The S.O.L.I.D. principals didn’t exist when I was learning to program and by the time I had heard of them I had been working at a senior level for years. Once I heard about them I had a quick look, thought they were all pretty obvious and paid no more attention.
Let me clarify that. The principals that make up S.O.L.I.D. are pretty basic stuff. Junior developers will get them wrong all the time. Mid-level developers will mostly get them right but will still make mistakes. By the time a developer starts to transition into a senior role they should always be applying these sorts of basic principals correctly and mostly automatically. A developer who has been working at the senior level for a few years should never even need to think about such things consciously.
Just like people don’t consciously think about how to walk/run, how to use punctuation when writing or how to park their car after they have been doing any of those for a few years. Experienced authors and drivers don’t think about any of the basics of doing those tasks. Which is why people can commute from home to work and not even be able to remember the drive. For this same reason the S.O.L.I.D. principals should be being applied at a subconscious level by senior developers.

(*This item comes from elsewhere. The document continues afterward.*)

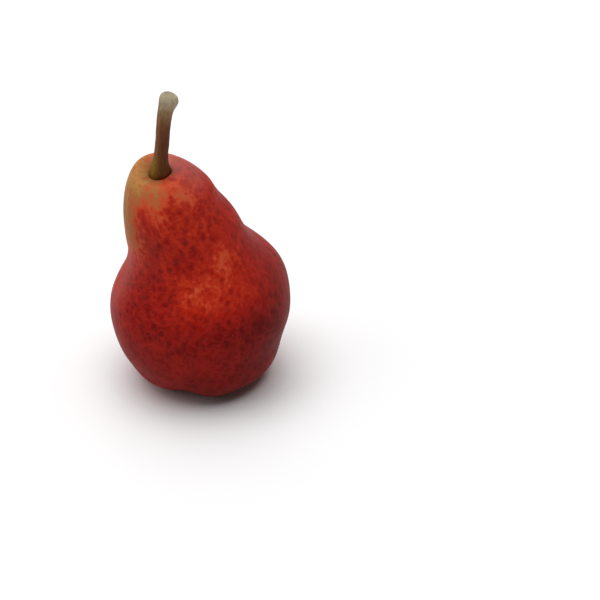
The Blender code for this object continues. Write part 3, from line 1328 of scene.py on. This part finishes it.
@dataclass
class Studio:
    """A white floor under a dim white sky, with soft lamps overhead, at the left and behind.

    Attributes:
        floor: How the floor looks.
        floor_radius: Radius of the floor, in metres.
        sky, sky_seen: How strongly the sky lights the pear, and how bright it looks.
        lamps: The lamps.
    """

    floor: PaleFloorFinish = field(default_factory=PaleFloorFinish)
    floor_radius: float = 60.0
    sky: float = 0.08
    sky_seen: float = 1.1
    lamps: tuple[SoftLamp, ...] = (
        SoftLamp("overhead_lamp", 2.5, 0.0, 90.0, 65.0),
        SoftLamp("left_lamp", 0.6, 190.0, 40.0, 50.0),
        SoftLamp("rear_lamp", 0.6, 110.0, 45.0, 55.0),
    )

    def build(self) -> Object:
        """Lays the floor, and sets the sky and the lamps.

        Returns:
            The floor.
        """
        bpy.ops.mesh.primitive_circle_add(
            vertices=96, radius=self.floor_radius, fill_type="NGON"
        )
        floor = bpy.context.object
        floor.name = floor.data.name = "white_floor"
        floor.data.materials.append(self.floor.material())
        for lamp in self.lamps:
            lamp.build()
        self._hang_sky()
        bpy.context.scene.view_settings.view_transform = "Standard"
        return floor

    def _hang_sky(self) -> None:
        """Makes the sky: white where it is seen, and dim in the light that it gives."""
        world = bpy.data.worlds.new("white_sky")
        world.use_nodes = True
        nodes = world.node_tree.nodes
        seen = nodes.new("ShaderNodeLightPath").outputs["Is Camera Ray"]
        strength = nodes.new("ShaderNodeMapRange")
        feed(strength, {"Value": seen, "To Min": self.sky, "To Max": self.sky_seen})
        feed(nodes["Background"], {"Color": (1.0, 1.0, 1.0, 1.0), "Strength": strength.outputs[0]})
        bpy.context.scene.world = world


@dataclass
class ViewCamera:
    """The camera at the photograph's viewing angle.

    Attributes:
        elevation: How far above level it looks down from.
        distance: Distance to the pear's middle along the view, in metres.
        focal_pixels: Focal length in pixels of the square photograph.
        sensor: Width of the sensor.
        looks_at: The point that falls on pixel, in metres.
        pixel: Where that point is in the photograph.
    """

    elevation: float = 32.0
    distance: float = 0.560
    focal_pixels: float = 1544.4
    sensor: float = 36.0
    looks_at: Place = (0.0, 0.0, 0.030)
    pixel: Span = (200.5, 301.0)

    def build(self) -> None:
        """Places the camera."""
        tilt = math.radians(self.elevation)
        ahead = Vector((0.0, math.cos(tilt), -math.sin(tilt)))
        right = Vector((1.0, 0.0, 0.0))
        above = right.cross(ahead)
        pixel_size = self.distance / self.focal_pixels
        off_right, off_down = ((pixels - PHOTO_SIDE / 2) * pixel_size for pixels in self.pixel)
        place = Vector(self.looks_at) - ahead * self.distance - right * off_right + above * off_down
        turned_up = math.radians(90.0 - self.elevation)
        bpy.ops.object.camera_add(location=place, rotation=(turned_up, 0.0, 0.0))
        camera = bpy.context.object
        camera.data.sensor_width = self.sensor
        camera.data.lens = self.focal_pixels / PHOTO_SIDE * self.sensor
        camera.data.clip_start, camera.data.clip_end = 0.01, 100.0
        bpy.context.scene.camera = camera


def report(piece: Object) -> None:
    """Logs how many triangles a piece has."""
    triangles = sum(len(face.vertices) - 2 for face in piece.data.polygons)
    log.info("%s: %d triangles", piece.name, triangles)


def main() -> None:
    """Builds the pear and its studio."""
    logging.basicConfig(level=logging.INFO, format="%(name)s: %(message)s")
    ViewCamera().build()
    Studio().build()
    stalk = Stalk()
    made = [
        ("flesh", "skin", Skin(stalk).build()),
        ("stalk", "stalk", stalk.build()),
        *(("calyx", "calyx", piece) for piece in Calyx().build()),
    ]
    for node, slot, piece in made:
        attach(piece, BODY)
        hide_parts(node)
        report(piece)


if __name__ == "__main__":
    main()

Which just recently has become a pain for me. Now that S.O.L.I.D. is all the rage every interviewer seems compelled to drill developers on all of the details. Try to remember all of the low-level spelling and grammar rules you use when writing. If you’ve been out of school for at least a few years I bet you can’t remember most, if any, of them. You don’t need to anymore, just like I haven’t needed to think on such a basic level for years when programming. Those basic principals are automatic and forcing them back into the conscious level isn’t a benefit and doesn’t improve anything.
Interviews just a couple/few years ago weren’t asking such basic questions during senior level interviews. These types of basic interviewing questions are not going to land good senior developers. Someone who is book smart or spent time cramming before the interview could answer those even if they weren’t a developer. But the more in depth questions that can’t be crammed for and require real (senior level) experience not just book learning aren’t getting asked as often (or at all) during senior level interviews now.